If you fly professionally or in harsh light often, combining a hood with a quality anti-glare or matte screen protector can work well. But matte films can slightly soften image sharpness, so photographers and inspection teams should test whether the tradeoff is acceptable.

Hood, screen protector, or both?

Here is the practical way to think about it:

Option Best for Main downside
Hood only Most pilots, direct sun, better image clarity Extra bulk
Matte or anti-glare screen protector only Everyday reflection reduction, minimalist setup Can reduce perceived sharpness
Both together Heavy field use, long bright-day operations May add bulk and slightly soften the image

If your goal is the clearest possible live view, start with the hood. If your goal is “always a little better visibility” with no extra setup, a screen protector may help. If your work is brightness-critical, using both can make sense.

Safety, legal, and operational limits to know

An anti-glare hood is a simple accessory, but it still affects how you operate.

Maintain visual awareness

Do not let the hood turn you into a screen-only pilot. You still need situational awareness, and in many places you must maintain visual line of sight with the aircraft unless a specific operating approval says otherwise. If you are doing longer or more complex work, verify local rules and use a visual observer where required or where it improves safety.

Watch for overheating

A hood can improve visibility while making device temperatures worse. If your screen dims, lags, or throws temperature warnings, stop and cool the system rather than pushing through.

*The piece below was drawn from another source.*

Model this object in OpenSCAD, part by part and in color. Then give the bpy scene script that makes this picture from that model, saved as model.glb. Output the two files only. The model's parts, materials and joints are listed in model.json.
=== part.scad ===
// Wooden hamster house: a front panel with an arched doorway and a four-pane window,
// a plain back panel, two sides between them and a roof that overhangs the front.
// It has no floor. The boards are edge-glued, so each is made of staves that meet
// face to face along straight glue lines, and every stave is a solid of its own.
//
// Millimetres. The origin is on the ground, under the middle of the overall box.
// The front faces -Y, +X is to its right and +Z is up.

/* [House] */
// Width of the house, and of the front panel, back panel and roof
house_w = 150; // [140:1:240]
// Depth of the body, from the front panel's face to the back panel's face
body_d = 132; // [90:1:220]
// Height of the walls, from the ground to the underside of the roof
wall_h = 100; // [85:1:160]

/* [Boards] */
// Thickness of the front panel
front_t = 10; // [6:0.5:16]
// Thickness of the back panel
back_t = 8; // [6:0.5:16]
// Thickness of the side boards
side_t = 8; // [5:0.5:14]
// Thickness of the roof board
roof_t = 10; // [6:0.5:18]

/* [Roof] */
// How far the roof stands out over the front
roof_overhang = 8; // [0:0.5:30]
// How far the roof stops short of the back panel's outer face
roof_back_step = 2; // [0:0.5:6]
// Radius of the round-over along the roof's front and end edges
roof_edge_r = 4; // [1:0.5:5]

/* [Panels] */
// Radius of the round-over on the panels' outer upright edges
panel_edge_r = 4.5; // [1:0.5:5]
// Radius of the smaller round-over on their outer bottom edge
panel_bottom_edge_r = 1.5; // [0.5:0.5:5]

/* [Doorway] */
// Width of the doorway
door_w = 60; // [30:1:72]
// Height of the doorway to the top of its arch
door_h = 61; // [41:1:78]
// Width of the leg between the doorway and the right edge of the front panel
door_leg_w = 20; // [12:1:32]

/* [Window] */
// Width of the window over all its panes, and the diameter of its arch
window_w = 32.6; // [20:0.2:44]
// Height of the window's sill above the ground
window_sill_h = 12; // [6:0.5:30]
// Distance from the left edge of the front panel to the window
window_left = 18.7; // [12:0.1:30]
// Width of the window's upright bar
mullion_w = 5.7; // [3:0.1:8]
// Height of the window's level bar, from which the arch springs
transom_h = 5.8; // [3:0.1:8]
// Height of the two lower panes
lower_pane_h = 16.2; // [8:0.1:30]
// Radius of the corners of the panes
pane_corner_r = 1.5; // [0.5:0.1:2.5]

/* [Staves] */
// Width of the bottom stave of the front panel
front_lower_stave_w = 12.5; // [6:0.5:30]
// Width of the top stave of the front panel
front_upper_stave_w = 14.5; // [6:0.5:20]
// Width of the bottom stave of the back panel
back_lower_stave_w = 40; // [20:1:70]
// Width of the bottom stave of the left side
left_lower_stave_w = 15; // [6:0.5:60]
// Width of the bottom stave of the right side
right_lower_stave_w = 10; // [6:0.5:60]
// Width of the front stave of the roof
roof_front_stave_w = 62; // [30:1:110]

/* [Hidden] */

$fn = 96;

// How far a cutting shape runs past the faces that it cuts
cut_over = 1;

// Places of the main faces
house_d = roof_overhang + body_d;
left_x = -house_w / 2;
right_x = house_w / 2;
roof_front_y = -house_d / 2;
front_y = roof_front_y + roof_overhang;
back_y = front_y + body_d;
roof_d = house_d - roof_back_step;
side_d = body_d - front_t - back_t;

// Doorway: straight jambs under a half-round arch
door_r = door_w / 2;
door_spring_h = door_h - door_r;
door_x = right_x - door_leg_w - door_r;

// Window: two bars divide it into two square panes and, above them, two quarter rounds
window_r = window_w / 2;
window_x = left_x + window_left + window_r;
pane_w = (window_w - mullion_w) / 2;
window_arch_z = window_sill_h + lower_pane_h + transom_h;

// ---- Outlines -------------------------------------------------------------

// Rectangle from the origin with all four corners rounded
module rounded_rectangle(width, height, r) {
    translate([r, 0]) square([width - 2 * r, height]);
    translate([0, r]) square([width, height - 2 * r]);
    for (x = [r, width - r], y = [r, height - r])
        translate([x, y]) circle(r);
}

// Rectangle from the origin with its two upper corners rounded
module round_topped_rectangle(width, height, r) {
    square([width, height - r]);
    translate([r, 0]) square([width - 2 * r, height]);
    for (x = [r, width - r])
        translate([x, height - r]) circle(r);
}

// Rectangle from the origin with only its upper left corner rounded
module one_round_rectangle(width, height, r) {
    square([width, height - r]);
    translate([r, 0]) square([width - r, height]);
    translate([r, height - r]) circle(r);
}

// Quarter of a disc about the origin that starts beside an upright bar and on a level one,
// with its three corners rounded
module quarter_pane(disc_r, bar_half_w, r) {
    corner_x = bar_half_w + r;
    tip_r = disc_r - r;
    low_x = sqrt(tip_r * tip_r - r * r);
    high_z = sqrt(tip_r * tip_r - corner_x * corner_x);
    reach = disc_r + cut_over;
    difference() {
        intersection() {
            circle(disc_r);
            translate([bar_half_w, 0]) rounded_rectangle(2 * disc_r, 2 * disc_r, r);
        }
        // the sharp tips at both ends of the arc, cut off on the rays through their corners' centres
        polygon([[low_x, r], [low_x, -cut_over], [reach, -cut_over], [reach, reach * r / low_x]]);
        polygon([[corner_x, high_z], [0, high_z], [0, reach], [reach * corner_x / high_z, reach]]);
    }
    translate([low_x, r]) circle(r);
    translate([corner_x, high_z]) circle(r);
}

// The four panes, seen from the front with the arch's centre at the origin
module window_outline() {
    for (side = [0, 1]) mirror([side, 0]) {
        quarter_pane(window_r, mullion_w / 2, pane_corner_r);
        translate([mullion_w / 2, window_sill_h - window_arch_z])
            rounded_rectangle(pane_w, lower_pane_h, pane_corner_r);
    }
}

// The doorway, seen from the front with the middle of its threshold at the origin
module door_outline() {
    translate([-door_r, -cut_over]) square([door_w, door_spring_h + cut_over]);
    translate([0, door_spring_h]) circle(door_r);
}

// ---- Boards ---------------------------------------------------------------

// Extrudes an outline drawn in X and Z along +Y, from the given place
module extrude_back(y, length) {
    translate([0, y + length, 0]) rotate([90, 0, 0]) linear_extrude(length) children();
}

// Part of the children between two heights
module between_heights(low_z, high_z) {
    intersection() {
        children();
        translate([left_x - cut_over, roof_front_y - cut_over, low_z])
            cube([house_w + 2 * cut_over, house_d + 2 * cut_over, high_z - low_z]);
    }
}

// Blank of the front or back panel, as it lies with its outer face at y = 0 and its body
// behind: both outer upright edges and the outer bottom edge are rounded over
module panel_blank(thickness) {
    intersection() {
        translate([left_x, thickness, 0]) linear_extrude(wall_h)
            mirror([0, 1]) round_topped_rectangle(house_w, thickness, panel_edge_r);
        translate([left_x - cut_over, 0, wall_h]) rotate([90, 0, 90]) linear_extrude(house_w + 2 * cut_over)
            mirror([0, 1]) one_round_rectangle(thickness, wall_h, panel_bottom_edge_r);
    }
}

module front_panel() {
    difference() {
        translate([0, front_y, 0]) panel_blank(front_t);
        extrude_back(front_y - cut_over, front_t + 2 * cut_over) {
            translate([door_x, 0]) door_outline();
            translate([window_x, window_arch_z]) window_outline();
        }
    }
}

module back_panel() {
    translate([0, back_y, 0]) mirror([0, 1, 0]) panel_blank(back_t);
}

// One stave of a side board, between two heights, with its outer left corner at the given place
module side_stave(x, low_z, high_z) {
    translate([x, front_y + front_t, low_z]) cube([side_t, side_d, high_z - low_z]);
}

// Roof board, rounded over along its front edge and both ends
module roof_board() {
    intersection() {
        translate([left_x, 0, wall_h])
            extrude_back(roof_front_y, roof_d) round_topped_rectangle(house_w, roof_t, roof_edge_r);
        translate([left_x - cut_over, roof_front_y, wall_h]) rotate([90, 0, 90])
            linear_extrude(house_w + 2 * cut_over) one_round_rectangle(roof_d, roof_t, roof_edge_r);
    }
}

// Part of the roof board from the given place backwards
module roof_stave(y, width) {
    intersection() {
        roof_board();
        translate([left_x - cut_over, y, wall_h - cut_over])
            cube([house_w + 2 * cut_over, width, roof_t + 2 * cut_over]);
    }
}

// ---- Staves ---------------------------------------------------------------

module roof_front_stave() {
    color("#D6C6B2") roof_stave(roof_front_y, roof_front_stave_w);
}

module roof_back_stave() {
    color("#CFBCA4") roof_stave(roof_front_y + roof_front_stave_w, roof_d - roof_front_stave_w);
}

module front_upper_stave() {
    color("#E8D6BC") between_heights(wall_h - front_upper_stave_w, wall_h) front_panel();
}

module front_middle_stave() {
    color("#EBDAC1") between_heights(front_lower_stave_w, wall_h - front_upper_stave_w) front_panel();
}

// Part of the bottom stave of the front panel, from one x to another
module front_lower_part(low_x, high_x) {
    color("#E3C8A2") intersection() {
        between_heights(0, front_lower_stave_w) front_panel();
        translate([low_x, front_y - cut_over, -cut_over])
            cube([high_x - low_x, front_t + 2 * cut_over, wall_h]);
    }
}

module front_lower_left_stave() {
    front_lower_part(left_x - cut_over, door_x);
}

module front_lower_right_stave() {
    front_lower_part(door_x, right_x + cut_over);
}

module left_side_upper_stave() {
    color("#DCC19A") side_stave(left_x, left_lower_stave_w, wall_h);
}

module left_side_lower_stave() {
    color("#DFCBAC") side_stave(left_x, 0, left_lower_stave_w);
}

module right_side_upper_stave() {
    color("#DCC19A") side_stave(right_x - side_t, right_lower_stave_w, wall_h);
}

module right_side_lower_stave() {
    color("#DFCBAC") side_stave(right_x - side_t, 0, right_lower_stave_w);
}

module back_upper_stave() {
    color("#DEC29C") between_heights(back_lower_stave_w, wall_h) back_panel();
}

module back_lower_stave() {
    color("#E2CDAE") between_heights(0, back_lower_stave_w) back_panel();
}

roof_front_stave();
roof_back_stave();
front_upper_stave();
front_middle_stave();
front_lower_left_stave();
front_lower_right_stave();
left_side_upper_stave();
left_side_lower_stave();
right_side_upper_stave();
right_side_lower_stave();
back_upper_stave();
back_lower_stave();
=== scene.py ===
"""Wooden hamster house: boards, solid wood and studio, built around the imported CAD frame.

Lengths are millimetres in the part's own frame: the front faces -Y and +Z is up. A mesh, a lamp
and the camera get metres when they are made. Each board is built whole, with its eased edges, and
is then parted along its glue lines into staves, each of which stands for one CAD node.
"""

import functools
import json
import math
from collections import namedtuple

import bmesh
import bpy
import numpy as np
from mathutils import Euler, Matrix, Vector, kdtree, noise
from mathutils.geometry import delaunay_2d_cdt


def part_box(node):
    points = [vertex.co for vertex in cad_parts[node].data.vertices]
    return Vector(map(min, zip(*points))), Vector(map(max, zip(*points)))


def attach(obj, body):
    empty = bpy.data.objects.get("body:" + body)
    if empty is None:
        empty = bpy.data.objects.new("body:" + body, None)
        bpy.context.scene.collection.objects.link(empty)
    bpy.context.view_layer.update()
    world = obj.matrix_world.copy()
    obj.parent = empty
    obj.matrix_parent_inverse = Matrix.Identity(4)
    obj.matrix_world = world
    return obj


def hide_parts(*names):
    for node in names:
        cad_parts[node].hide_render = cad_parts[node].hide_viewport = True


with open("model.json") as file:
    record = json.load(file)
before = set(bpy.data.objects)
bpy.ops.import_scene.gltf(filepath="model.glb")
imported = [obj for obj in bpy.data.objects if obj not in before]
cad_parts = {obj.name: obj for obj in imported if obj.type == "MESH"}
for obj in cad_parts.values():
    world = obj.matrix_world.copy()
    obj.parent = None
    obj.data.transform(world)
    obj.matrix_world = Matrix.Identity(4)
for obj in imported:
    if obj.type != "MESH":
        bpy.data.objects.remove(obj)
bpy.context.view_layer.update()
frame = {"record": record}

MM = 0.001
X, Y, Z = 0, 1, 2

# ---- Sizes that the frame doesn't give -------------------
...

Do not block vents or controls

Some remotes and devices need airflow around the back or top. A tight-fitting hood that covers vents or interferes with normal controller handling is the wrong hood.

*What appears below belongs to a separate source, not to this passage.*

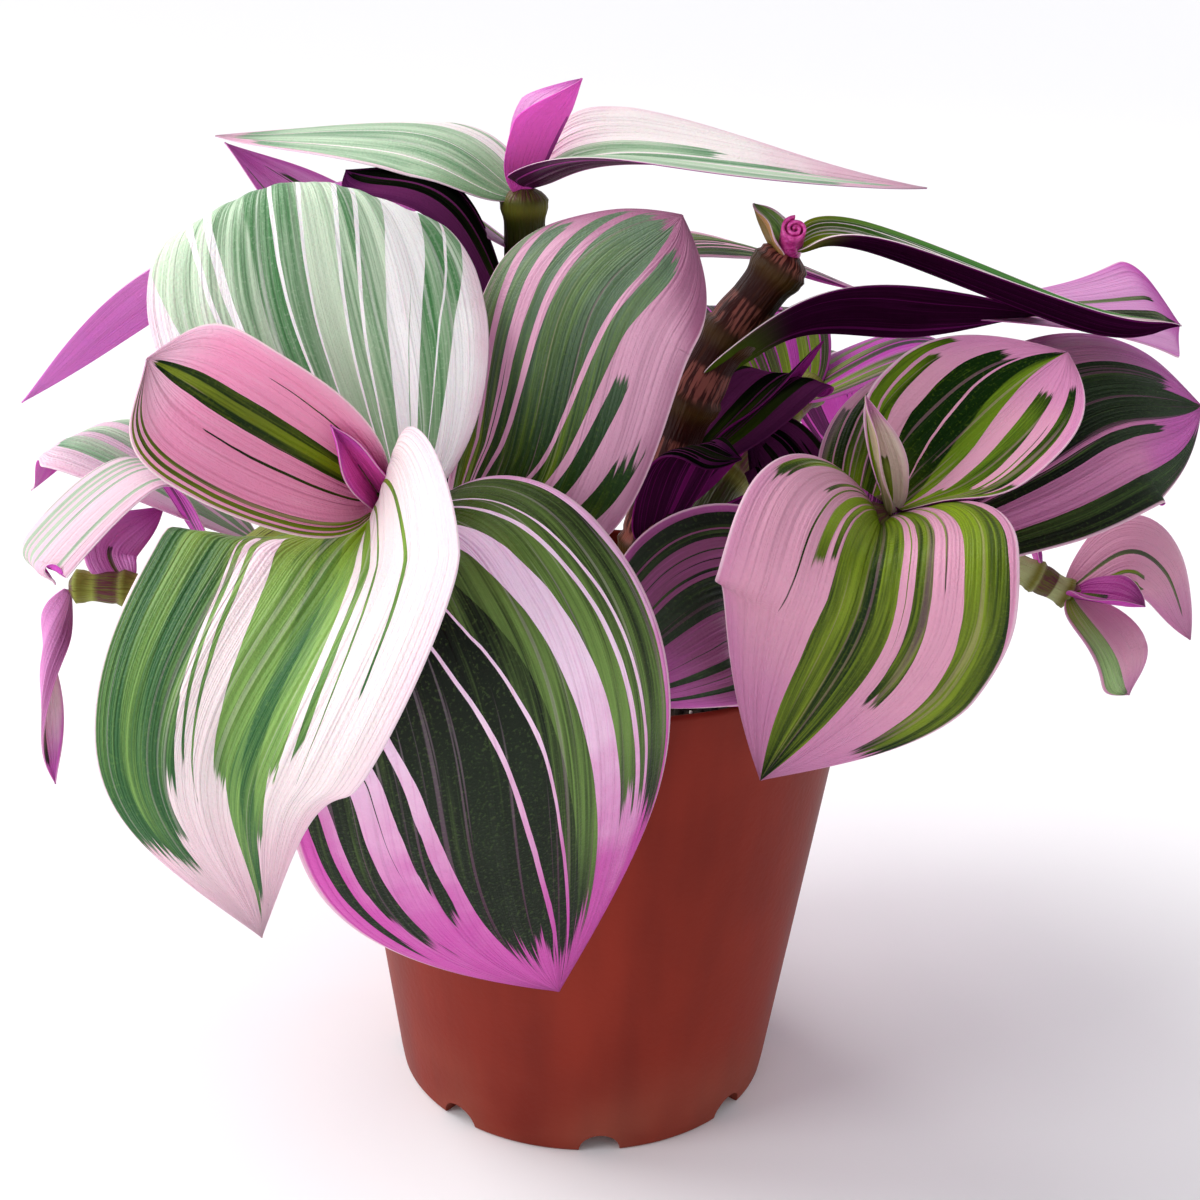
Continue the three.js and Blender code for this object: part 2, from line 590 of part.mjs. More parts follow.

Avoid oversized setups in tight public spaces

Tablet trays and deep hoods can make your pilot station wider and more distracting. Set up where you are not blocking walkways or forcing yourself to stand too close to people, vehicles, or obstacles.

Verify site-specific rules when working commercially

On client sites, parks, rooftops, events, industrial locations, and transport corridors, always verify the operational rules that actually apply. The hood itself is not the issue, but anything that slows reaction time or reduces awareness can become part of a bigger risk picture.

Common mistakes pilots make with anti-glare hoods

Buying a universal hood that technically fits but works badly

A “fits most devices” product often fits nothing particularly well. Loose fit, bad thumb clearance, and poor shading are common.

Choosing the deepest hood available

Depth helps, but too much depth can hurt access, cooling, and portability.

Ignoring midday heat

Many pilots test a hood indoors or near sunset, then discover the real issue is heat buildup under full sun.

Forgetting how they actually pack

If you have to remove the hood every time the controller goes into the case, setup becomes slower and more annoying. That matters more than people expect.

Assuming the hood fixes a weak screen

If your device is fundamentally too dim for your conditions, a hood helps, but only up to a point.

Using polarized sunglasses without checking the screen

Some screens become darker or shift in visibility at certain angles when viewed through polarized lenses. Test before the job, not during it.

Sacrificing awareness for perfect screen shade

A hood should improve decision-making, not isolate you from the environment around you.

FAQ

Are anti-glare hoods worth it for casual drone pilots?

Yes, if you often fly in bright sun. For occasional golden-hour flying, maybe not. For beach trips, travel shoots, or midday hobby flights, even a modest hood can make the experience much less frustrating.

Do I still need a hood if I use a bright smart controller?

Possibly. Bright integrated screens help a lot, but reflections still reduce visibility. Many pilots with bright remotes still benefit from a low-profile hood in harsh midday light.

Can an anti-glare hood cause my phone or tablet to overheat?

Yes. That is one of the main tradeoffs. The deeper and less vented the hood, the more important heat management becomes. Watch for dimming, lag, or thermal warnings.

Is a universal hood good enough, or should I buy a controller-specific one?

If a controller-specific option exists for your setup, it is usually the better choice. Universal hoods are more hit-or-miss, especially around fit, thumb access, and stability.

Do FPV pilots need anti-glare hoods?

Not usually for the primary flying display if you fly through goggles. But they can still help on observer screens, setup monitors, or support tablets used for settings, recording review, or crew coordination.

What is better: an anti-glare hood or a matte screen protector?

For strong direct sun, the hood usually makes the bigger difference. A matte screen protector helps all the time but may slightly reduce apparent sharpness. Many serious field users combine both.

Can I travel with an anti-glare hood easily?

Usually yes. Foldable hoods are the most travel-friendly. Rigid monitor hoods and large tablet shades take more space and are better suited to planned work rather than minimalist travel kits.

Will a hood affect legal compliance while flying?

The accessory itself usually is not the issue. The risk is whether it reduces situational awareness or tempts you to focus only on the screen. Always verify local operating rules and keep your flight setup aligned with visual awareness requirements.

The decision to make

If you want fewer problems in the field, buy the hood that fits your screen setup and flying style, not the one that looks most impressive in photos. For phone pilots, start with a rigid foldable 3-panel hood. For integrated-screen remotes, go controller-specific. For tablet-based commercial work, choose a deeper vented hood with proper tray support. For external monitors and crew operations, a rigid professional monitor hood is the best tool.

The smart buy is usually the smallest hood that gives you reliable midday visibility without hurting airflow, control access, or setup speed. That is the point where an accessory stops being clutter and starts becoming field insurance.